Here’s a chart that show you how crazy this consolidation has been. This is just the stratification at Penguin/Random House. (You can see the breakdown for all of the major publishers at this link.)

You can’t understand the stagnancy of publishing today without understanding this history. When Random House was a tiny independent company, it could make a tidy profit by publishing books that sold just ten thousand copies. But when you’re part of a billion dollar corporation, those books don’t move the needle—you need something bigger and splashier.

So you put large fonts on the cover, along with fancy shapes and garish colors. And the story inside those covers has to be tried and true.

You are now imprisoned by the formula.

The problem starts at the top. I can’t find out how much the CEO of Bertelsmann makes, but I do know that his compensation at his previous job was $1.7 million. So I assume he’s making at least as much at his new job.

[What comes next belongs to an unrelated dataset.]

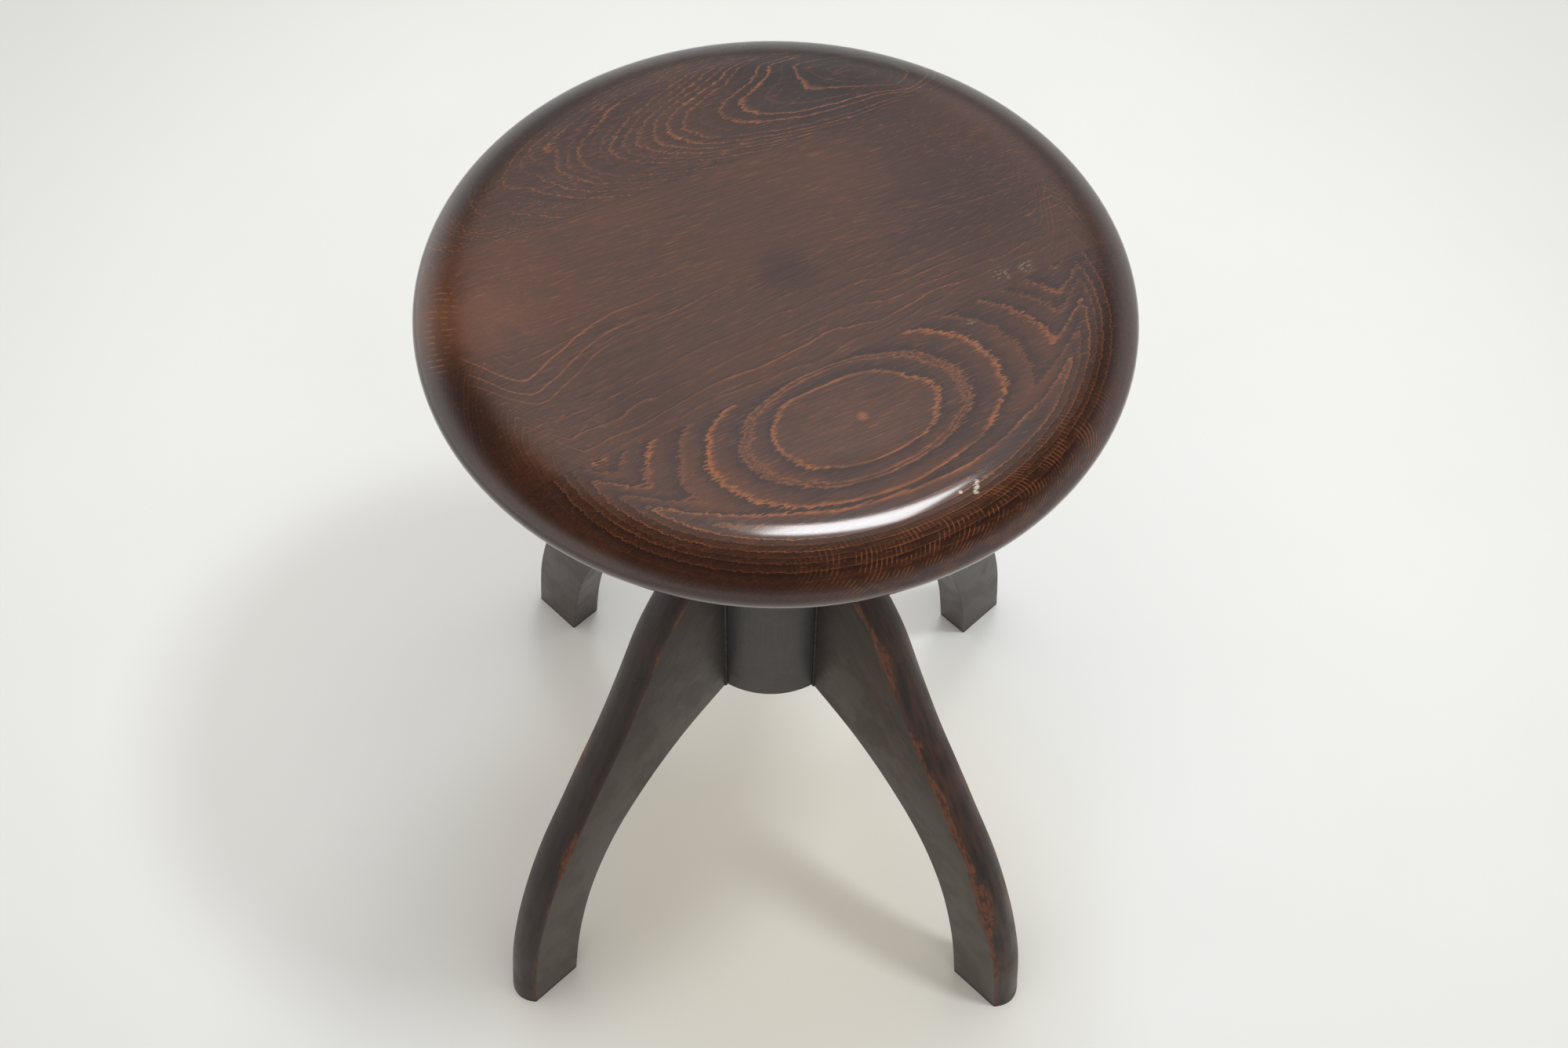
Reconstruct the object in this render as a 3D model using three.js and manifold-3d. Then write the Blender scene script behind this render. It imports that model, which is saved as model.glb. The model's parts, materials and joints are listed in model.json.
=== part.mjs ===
// Revolving piano stool. A dished wooden seat stands on a steel screw that runs in an iron nut in the
// top of a turned wooden hub, and four S-shaped legs are doweled to the hub. Turning the seat raises
// or lowers it. Millimetres, +Z up, origin on the floor under the screw, front towards -Y.

import * as THREE from 'three';
import { mergeVertices } from 'three/addons/utils/BufferGeometryUtils.js';
import Module from 'manifold-3d';

const wasm = await Module();
wasm.setup();

// Clearances: between pieces that rest on or in each other, and in the running screw thread.
const fitGap = 0.3;
const threadRadialGap = 0.7;
const threadAxialGap = 0.45;
const overrun = 5;               // how far every cutting tool reaches past what it cuts

// Seat
const seatDiameter = 350;
const seatThickness = 31;
const seatHeight = 489;          // crest of the rim above the floor, as the stool stands
const rimWidth = 32;             // from the crest of the rim out to the edge
const rimUnderWidth = 28;        // from the edge in to the flat underside
const dishDepth = 3;
const dishSlopeWidth = 38;       // from the crest of the rim in to the flat of the dish

// Hub
const hubDiameter = 93;
const hubHeight = 134;
const hubUnderside = 184;        // above the floor
const hubEdgeRound = 1.5;
const hubBoreDiameter = 44;

// Legs
const legThickness = 21;
const legCrown = 4.5;            // how far the rounded outer face stands proud of its two edges
const legInnerChamfer = 1;
const legTopDrop = 8;            // from the top of the hub down to the edges of the leg's top
const footReach = 206;           // from the axis to the outer edges of the foot, without its crown
const footDepth = 33;            // from those edges in to the inner face of the foot

// Dowels, two to a leg
const dowelDiameter = 10;
const dowelInHub = 18;
const dowelInLeg = 24;
const dowelChamfer = 1;
const dowelHeightShares = { lower: 0.25, upper: 0.76 };   // of the hub's height

// Screw spindle
const spindleDiameter = 28;
const threadPitch = 8;
const threadDepth = 3;
const threadRootShare = 0.34;    // flat of the root, as a share of the pitch
const threadFlankShare = 0.16;   // each flank
const riseTravel = 60;           // how far the seat rises from where it stands
const tailDiameter = 16;
const tailLength = 16;
const spindleChamfer = 1;

// Iron nut in the hub
const nutFlangeDiameter = 80;
const nutFlangeThickness = 5;
const nutBarrelLength = 40;
const nutEdgeRound = 1;
const nutScrewCircle = 62;
const nutScrewCount = 4;
const nutScrewLength = 25;

// Iron flange under the seat, with the boss that holds the spindle
const flangeDiameter = 130;
const flangeThickness = 6;
const flangeEdgeRound = 1.5;
const bossDiameter = 44;
const bossLength = 37;           // below the plate
const bossFillet = 8;
const flangeScrewCircle = 104;
const flangeScrewCount = 4;
const flangeScrewLength = 22;
const bossPinDiameter = 6;
const bossPinProud = 1;

// Countersunk wood screws, one size throughout
const screwHeadDiameter = 10;
const screwHeadHeight = 3;
const screwShankDiameter = 5;
const screwTipLength = 4;
const screwSlotWidth = 1.2;
const screwSlotDepth = 1;

// Stop washer on the tail, and the pin that keeps it there
const washerDiameter = 40;
const washerThickness = 4;
const tailPinDiameter = 4;
const tailPinLength = 26;
const tailPinHeadDiameter = 7;
const tailPinHeadLength = 2;

// How finely round shapes are faceted
const seatSegments = 72;
const hubSegments = 48;
const ironSegments = 32;
const smallSegments = 12;
const threadSegments = 16;
const rimSteps = 7;
const dishSteps = 6;
const roundSteps = 3;
const spareTurns = 2;            // of thread, made past each end and cut off square
const legStations = 24;

// Places worked out from the sizes
const seatRadius = seatDiameter / 2;
const hubRadius = hubDiameter / 2;
const hubTop = hubUnderside + hubHeight;
const seatUnderside = seatHeight - seatThickness;
const threadRootRadius = spindleDiameter / 2 - threadDepth;
const flangeTop = seatUnderside - fitGap;
const plateUnderside = flangeTop - flangeThickness;
const bossUnderside = plateUnderside - bossLength;
const nutFlangeUnderside = hubTop + fitGap;
const nutTop = nutFlangeUnderside + nutFlangeThickness;
const nutUnderside = hubTop - nutBarrelLength;
const washerTop = nutUnderside - fitGap - riseTravel;
const threadBottom = washerTop + fitGap;
const threadTop = bossUnderside - fitGap;
const tailPinHeight = washerTop - washerThickness - fitGap - tailPinHeadDiameter / 2;
const bossPinHeight = (plateUnderside + bossUnderside) / 2;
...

This is great for him—but terrible for the book business. You can’t pay enormous salaries like this by publishing smart and bold midlist books. You’re not allowed to take risks. So editors have to reach for surefire books—celebrity memoirs filled with juicy gossip, formula novels with the potential for a Netflix adaptation, self-help books from Instagram influencers, and other dumbed down mass market fare.

If it works, the CEO gets that huge payday. But the literary culture goes down the tank—which is where we’re sitting right now.

We don’t need to accept this.

We can have a healthier, more robust book culture—but it won’t happen inside the intensely consolidated world of the Big Five publishers. We need fresh air.

Here’s the problem: Those Big Five control over 80% of the trade publishing market. Indie publishers exist, but they need more support—a lot more support—than they’re getting.

There are so many obstacles:

  • For a start, we need newspapers that review indie books. But newspapers have also disappeared—because of the same forces of consolidation.

  • We need indie bookstores that support books outside of the Big Five. But indie bookstores have struggled too, and many have shut down.

  • We need schools and colleges that educate the next generation of readers. But many professors have stopped assigning entire books—in a misguided attempt to adapt to digital swipe-and-scroll culture.

So we are at our last line of defense.

  • We still have individual readers who will seek out more challenging or provocative literature.

  • We still have book clubs that operate outside of the influence of the dominant hierarchies of consolidation.

  • We still have public libraries that aim to serve their communities.

  • We still have indie critics (many of them on Substack), as well as a few platforms where they can reach an audience.

  • And we still have a few renegades working inside the system—at schools, publishing houses, media outlets, etc.—who bravely resist the dumbing down. God bless ‘em.

I make a point of supporting these independent voices. I encourage you to do the same.

Don’t think for one second that we don’t need independent writers. The forces of conformity and centralization of power are stronger now than ever. Books have always been our safeguard in such troubled times. But when books are controlled and constrained by the entrenched system, they fail to provide us with meaningful alternatives.

Our safety and freedom only come from indie culture, alt culture, counterculture.

I don’t think we can fix the legacy players who created this mess. But we have a decent chance of building something outside their control. And if we make headway with books, we might just do the same for movies and music and all the rest.